A leading Australian professional services firm recently engaged a well-known training organisation to deliver an account management skills program for the firm’s partners and BD staff. The program content focused on things like:
- Identifying and getting access to economic buyers
- Questioning and listening techniques
- Uncovering client needs
- Crafting a compelling offer
- Pricing strategies and tactics
- Communicating value
- Getting third-party endorsement.
To my mind the trainers did a search on the word “sales” in their curriculum and replaced it with “account management”. This begs the question, are they the same thing?
In my view sales is a critical component of account management, but certainly not the same thing. By seeing them as interchangeable you run the risk of winning the battle but losing the war. It may mean tactical success but strategic failure. A singular focus on pursuing individual opportunities may put you at a distinct disadvantage in securing a much bigger share of the client’s spend over the long-term.

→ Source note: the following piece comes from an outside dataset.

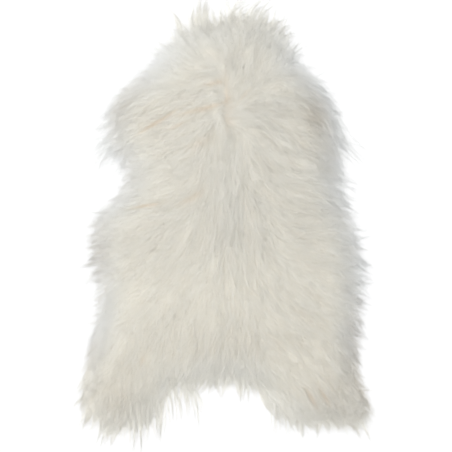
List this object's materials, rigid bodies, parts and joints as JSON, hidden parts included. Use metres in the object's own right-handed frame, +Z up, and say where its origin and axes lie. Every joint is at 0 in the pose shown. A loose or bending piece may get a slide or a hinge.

It may compromise branding objectives, relationship pricing strategies and put the firm in an unwanted conflict of interest position.
In addition to pursuing specific projects, account management should include a clear game plan of how the firm-client relationship should develop over the medium- to long-term i.e. how new value can be created; how competitors will be fended off; how to grow into other business units and geographies; how new contacts and personal relationships should be nurtured; etc. etc. etc.
To my mind, Account Management = Sales + Ongoing Relationship Management.
The model that I use to help integrate sales and relationship management is presented below. The inner blue circle represents the process of winning and delivering individual projects, while the red circle represents ongoing relationship development activities. Clearly both these processes happen simultaneously. They inter-relate but are not necessarily conditional on each other. Intelligence gathered in the red circle should help add and win more blue. Not delivering reliably in the blue will certainly impact the red. Having a strong red may allow you to recover from occasional lapses in blue. Relationships managers are leaders of the red and facilitators of the blue. Income is derived in blue whilst red is pretty much 100% red (ink).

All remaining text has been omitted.